Requirements = Please print all of the material below, word for word.

-- start --

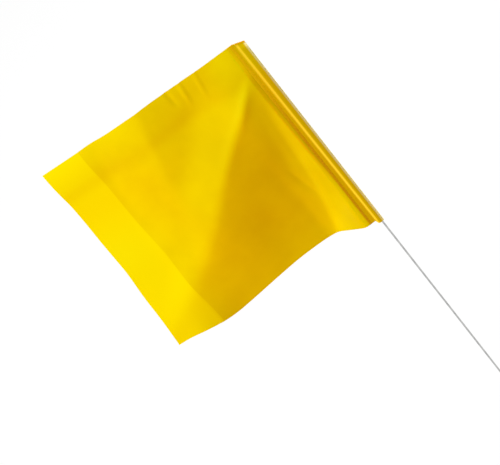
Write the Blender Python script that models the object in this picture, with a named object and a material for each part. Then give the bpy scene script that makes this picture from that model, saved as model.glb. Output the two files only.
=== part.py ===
"""Marker flag: a plastic film flag that turns on a steel wire staff.

Units are metres and +Z is up. The wire stands on the Z axis with its cut lower tip at the origin, and the flag
flies towards -X. One sheet of film makes the whole flag: its hoist edge goes round the wire, comes back behind
the panel and is welded to it in a line, so that film and weld make a sleeve. A second weld closes the sleeve's
top, and the flag hangs by that weld on the wire's upper tip.

The feature that takes the most care is the panel. It is a sheet whose direction at each point is the sum of the
bends between the seam and that point, so its folds are given as bends and its length stays the film's own.
"""

import math
from dataclasses import dataclass

import bmesh
import bpy
import numpy as np

# Staff
STAFF_LENGTH = 0.762
WIRE_DIAMETER = 0.00163
WIRE_END_BREAK = 0.00015
WIRE_SIDES = 20

# Film
FILM = 0.0002
HOIST = 0.2032
FLY_LOW = 0.2090
FLY_MIDDLE = 0.2001
FLY_HIGH = 0.2003
HEM_DROP = 0.0036

# The panel's middle stands up in a slight bow, and its lower fly corner is lifted. Each has its place and reach.
BOW = 0.0032
BOW_MIDDLE = 0.085
BOW_WIDTH = 0.045
CORNER_LIFT = 0.0118
CORNER_START = 0.140
CORNER_WIDTH = 0.060

# Sleeve, measured from the wire's axis: its legs lie flat and rise to a tube, which narrows to the wire's tip
SLEEVE_REACH = 0.0075
TUBE_START_LOW = 0.0050
TUBE_START_HIGH = 0.0070
TUBE_CROWN_LOW = 0.0008
TUBE_CROWN_HIGH = 0.0014
TUBE_SIDE = 0.0021
FRONT_SLACK = 0.0006
BACK_SLACK = 0.0012
TIP_SLACK = 0.0004
NARROWING = 0.030

# The film stands the hem's drop higher beside the tube than at it. Where that step starts, and how wide it is.
STEP_START_LOW = -0.0032
STEP_START_HIGH = 0.0020
STEP_WIDTH_LOW = 0.0016
STEP_WIDTH_HIGH = 0.0116

# Welds and the hem's loose edge
SEAM_WIDTH = 0.0024
SEAM_LAND = 0.0005
SEAM_GROOVE = 0.00015
TIP_PINCH = 0.0025
TIP_WELD = 0.0020
TIP_PINCH_RINGS = ((0.0, 1.0), (0.35, 0.72), (0.7, 0.22), (1.0, 0.0))
HEM_EDGE = 0.0024

# Space between solids that touch
GAP = 0.0003

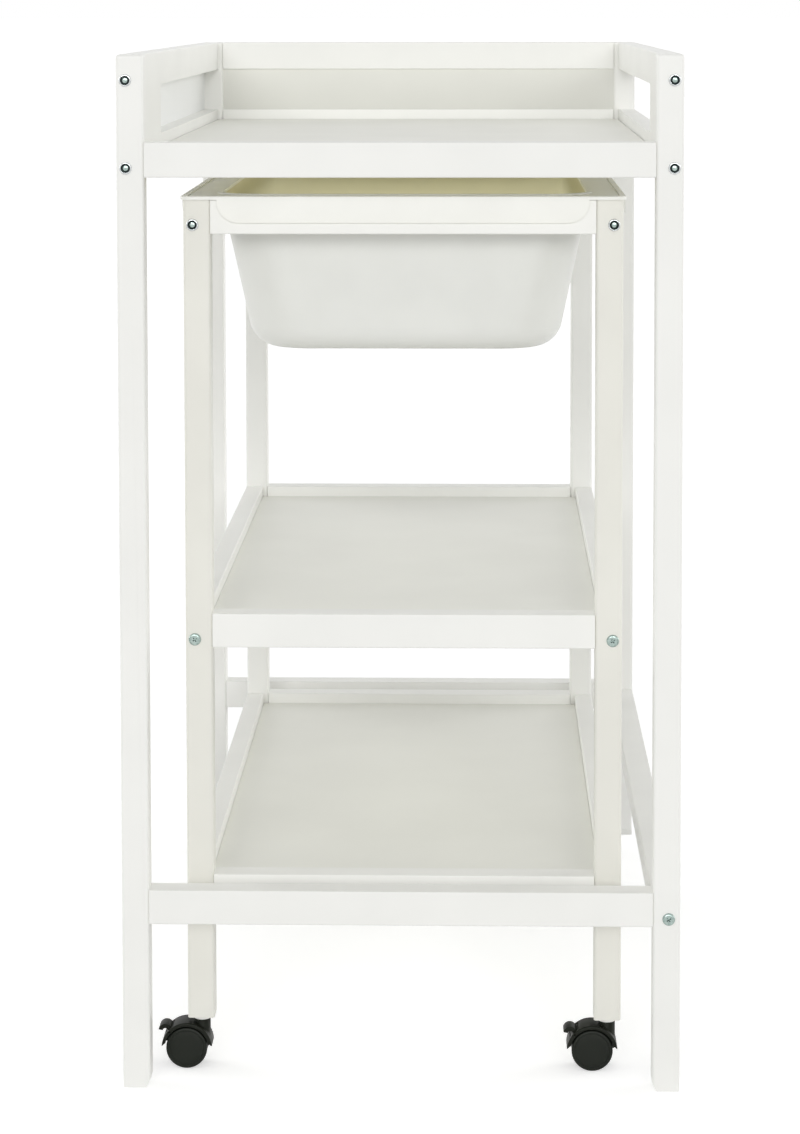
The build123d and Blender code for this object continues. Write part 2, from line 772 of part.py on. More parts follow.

-- end --

Task output =
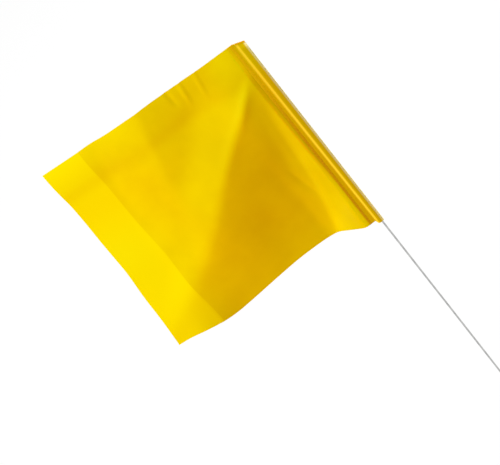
Write the Blender Python script that models the object in this picture, with a named object and a material for each part. Then give the bpy scene script that makes this picture from that model, saved as model.glb. Output the two files only.
=== part.py ===
"""Marker flag: a plastic film flag that turns on a steel wire staff.

Units are metres and +Z is up. The wire stands on the Z axis with its cut lower tip at the origin, and the flag
flies towards -X. One sheet of film makes the whole flag: its hoist edge goes round the wire, comes back behind
the panel and is welded to it in a line, so that film and weld make a sleeve. A second weld closes the sleeve's
top, and the flag hangs by that weld on the wire's upper tip.

The feature that takes the most care is the panel. It is a sheet whose direction at each point is the sum of the
bends between the seam and that point, so its folds are given as bends and its length stays the film's own.
"""

import math
from dataclasses import dataclass

import bmesh
import bpy
import numpy as np

# Staff
STAFF_LENGTH = 0.762
WIRE_DIAMETER = 0.00163
WIRE_END_BREAK = 0.00015
WIRE_SIDES = 20

# Film
FILM = 0.0002
HOIST = 0.2032
FLY_LOW = 0.2090
FLY_MIDDLE = 0.2001
FLY_HIGH = 0.2003
HEM_DROP = 0.0036

# The panel's middle stands up in a slight bow, and its lower fly corner is lifted. Each has its place and reach.
BOW = 0.0032
BOW_MIDDLE = 0.085
BOW_WIDTH = 0.045
CORNER_LIFT = 0.0118
CORNER_START = 0.140
CORNER_WIDTH = 0.060

# Sleeve, measured from the wire's axis: its legs lie flat and rise to a tube, which narrows to the wire's tip
SLEEVE_REACH = 0.0075
TUBE_START_LOW = 0.0050
TUBE_START_HIGH = 0.0070
TUBE_CROWN_LOW = 0.0008
TUBE_CROWN_HIGH = 0.0014
TUBE_SIDE = 0.0021
FRONT_SLACK = 0.0006
BACK_SLACK = 0.0012
TIP_SLACK = 0.0004
NARROWING = 0.030

# The film stands the hem's drop higher beside the tube than at it. Where that step starts, and how wide it is.
STEP_START_LOW = -0.0032
STEP_START_HIGH = 0.0020
STEP_WIDTH_LOW = 0.0016
STEP_WIDTH_HIGH = 0.0116

# Welds and the hem's loose edge
SEAM_WIDTH = 0.0024
SEAM_LAND = 0.0005
SEAM_GROOVE = 0.00015
TIP_PINCH = 0.0025
TIP_WELD = 0.0020
TIP_PINCH_RINGS = ((0.0, 1.0), (0.35, 0.72), (0.7, 0.22), (1.0, 0.0))
HEM_EDGE = 0.0024

# Space between solids that touch
GAP = 0.0003

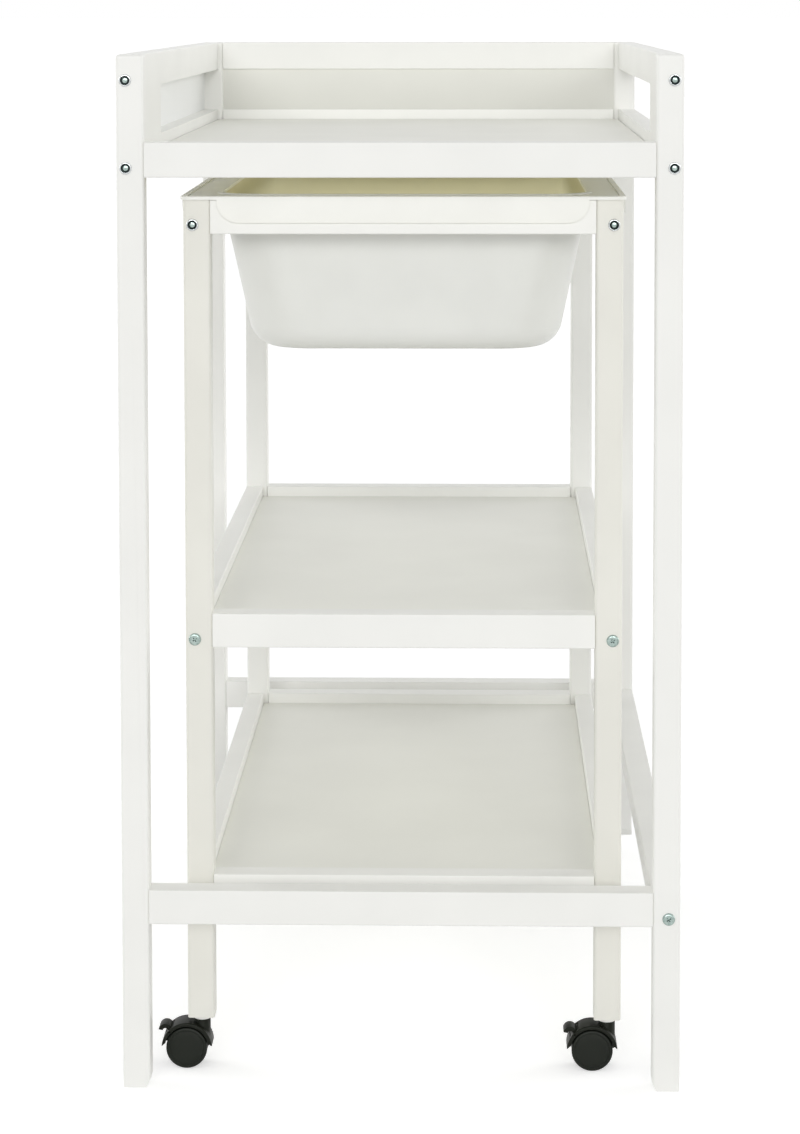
The build123d and Blender code for this object continues. Write part 2, from line 772 of part.py on. More parts follow.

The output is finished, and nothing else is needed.